Das reich illustrierte Werk La Vénerie von Jacques Du Fouilloux, 1561 erstmals publiziert, dokumentiert unter anderem, mit welcher Leidenschaft die geistige Oberschicht weltlichen und geistlichen Standes dem Jagdvergnügen nachging.

Mit der Illustration seiner Bücher beauftragte er die bedeutendsten Künstler seiner Zeit, wie Hans Burgkmair d. Ä., Jörg Köderer und Lucas Cranach d. Ä. 1561 erschien das Jagdbuch des François Jacques Du Fouilloux mit dem Titel „La Véneri“. Es liegt in insgesamt 29 verschiedenen Ausgaben in französischer Sprache und drei Ausgaben in deutscher Sprache vor und gilt als eines der besten Jagdfachbücher des 16. Jahrhunderts und darüber hinaus. Fouilloux beschreibt, so wie sein Vorbild Gaston Phoebus, die in Frankreich praktizierten Jagdmethoden seiner Zeit auf das Genaueste.

Auch der französische König Karl IX. zählt zu den bekannten Jagdliteraten des 16. Jahrhunderts. Sein Buch über die Rotwildjagd mit dem Titel „La chasse royale“, erschien 1625. Das Buch handelt nicht nur über die Jagd im engeren Sinne, sondern auch – sehr detailliert – von den damals gebräuchlichen Jagdsignalen auf dem Hifthorn und dem kleinen Einschleifenhorn, das als Vorgänger des „Fürst-Pless-Horn“ angesehen wird.
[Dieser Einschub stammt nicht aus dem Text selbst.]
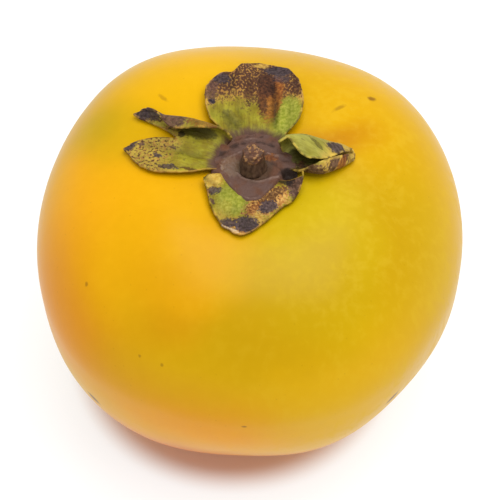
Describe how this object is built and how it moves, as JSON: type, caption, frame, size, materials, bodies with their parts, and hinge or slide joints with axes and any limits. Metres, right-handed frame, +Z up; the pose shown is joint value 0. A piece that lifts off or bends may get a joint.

Karl IX. kritisiert das Jagdhornblasen seiner Zeit mit der Feststellung: „Heutzutage gibt es wenig Menschen, die gut auf dem Jagdhorn zu blasen verstehen, wie dies die Vorfahren taten.“35 Hierzu ist zu sagen, dass das Jagdhornblasen damals nicht nach geschriebenen Noten erfolgte. Der Rhythmus des einzelnen Signals wurde durch lange und kurze Rechtecke mit Bildern, die jeweils die entsprechende Jagdszene darstellten, vorgegeben. Die erste gleichartige Handschrift über die Jagdmusik erschien im Jahre 1394 in Südfrankreich unter dem Titel „Le Livre du trésor de vénerie“. Dieses von Hardouin de Fontaines-Guérin verfasste Buch, ein Loblied auf die hohe Kunst des Jagens, erwähnt insgesamt 14 damals gebräuchliche Jagdsignale für die Hochwildjagd, wie sie in den Wäldern von Maine-Anjou gebräuchlich waren; sie werden in Form der Bildschrift anschaulich vor Augen geführt.

Zu erwähnen ist noch das 1576 in England erschienene „Buch von der Jagd“ von George Tuberviller, eine Zusammenfassung seines Buches („Buch von der Falknerei“) mit der englischen Übersetzung des bereits angesprochenen Buches „La Vénerie“ von Jacques Du Fouilloux. Die deutschsprachige Ausgabe von „La Vénerie“ kam 1590 in Straßburg („New Jägerbuch: Jacoben von Fouilloux“) heraus, die 1972 als Faksimileausgabe publiziert wurde.

Ob die bisher unerreichte Fülle an Jagdliteratur im Mittelalter die Folge besonderer Kreativität, der Erfindung des Buchdrucks und der damit möglich gewordenen Vervielfältigungskapazität, eventuell der die Zeiten überdauernden Lagerungsmöglichkeiten und Archivierungen oder allen diesen Möglichkeiten zusammen zu verdanken ist, wird – von möglichen archäologischen Sensationsfunden abgesehen – voraussichtlich keine Klärung erfahren. Dies deshalb, weil die das Mittelalter prägende Jagdleidenschaft für sich als Begründung wohl nicht ausreicht, bedenkt man den Stellenwert, den die Jagd schon bei den Assyrern, Babyloniern oder Ägyptern hatte.